Une certaine crétinerie contemporaine voudrait que les livres ne fussent que des tremplins de réussite sociale, des joy-toys d'auto-adulation ou des tickets low-cost d'évasion loin du taf.
Or De Luca revient aux fondamentaux , selon l'expression chic du moment, de notre relation au livre: "Recevoir d'un livre est une action aussi active que celle de l'écrire".
Pour celui qui écrit , comme le relève Karl Ove Knausgaard dans Un homme amoureux, donner est la démarche essentielle, même si l'écrivain, semblable à notre chien Snoopy, ne crache pas sur le biscuit.
Or la tendance actuelle est de tout focaliser sur le biscuit, retours et compliments + droits d'auteur et royalties publicitaires, etc.
"En tant que lecteur, ajoute De Luca, je sais que c'est à moi d'apporter les dernières finitions à ce que je lis, en l'associant à mon existence. Le livre pour moi n'est pas une oeuvre achevée, mais un produit semi-fini. Et pour le finir, le temps de loisir d’un lecteur lui est nécessaire. Le rapport entre eux répond à la question: qui porte qui ? La réponse doit être que le livre porte le lecteur. Dans l'autobus de retour, entre les hommes debout après huit heures passées debout, le livre devait me faire oublier le poids du corps et du temps de travail". Et dans cette optique, pas question de moquer les voyageurs du métro de ne pas lire les livres supposés de bonne littérature, pas plus que de railler les foules et les files se pressant dans les musées pour voir les maîtres ancien ou les plasticiens au goût du jour.
À propos de goût, s'il est trop facile et même paresseux d'affirmer que "tous les goûts sont dans la nature", décréter que tel goût est le bon signale le plus souvent une arrogance de gens prétendument instruits ou à la page. Le repérage de la Qualité , avec un grand Q bien galbé, est autrement délicat. C'est évidemment question d'éducation, de culture à tous les sens du terme - y compris la culture physique et la culture des roses -, mais la perception de la qualité littéraire ou artistique peut s'affirmer hors de toute considération de classe ou d'ethnie.
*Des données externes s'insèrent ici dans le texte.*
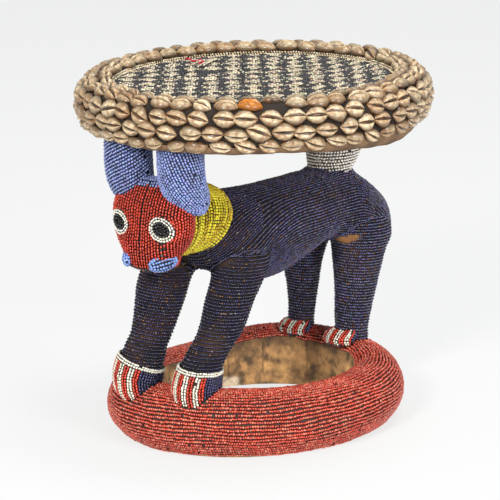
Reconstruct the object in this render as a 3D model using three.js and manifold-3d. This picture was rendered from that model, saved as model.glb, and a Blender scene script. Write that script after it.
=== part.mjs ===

Parlant aussi, dans ce recueil de textes simples et profonds, d'odeurs de cuisine et de cafés populaires, Erri De Luca rappelle que tout n'est pas égal et que le rejet de tout critère de jugement (la scie, une fois encore, que tous les goûts sont dans la nature), sous prétexte d'éviter tout élitisme, revient à niveler toute distinction, par exemple, entre un produit usiné genre fast food et un ragù à la napolitaine, mijoté pendant vingt-quatre heures, dont on puisse écrire comme lui d'un régal dominical chez sa nonna Emma: “Notre arrivée midi dans le vestibule était accueillie par un alléluia de ragù droit dans le nez. Cette sauce était un applaudissement de stade debout après un but, c’était une étreinte, un saut et une cascade dans les narines. Je ne retrouverai jamais plus cet abordage au plus haut de mes sens qui est pour moi dans une glande de l’odorat. À table, devant le ragù accompagné de grosses pâtes, j’étais si bien sagement, mais intérieurement j’étais à genoux devant mon assiette”.
Erri De Luca. Le Plus et le moins. Traduit de l’italien par Danièle Valin. Gallimard, Du monde entier,194p.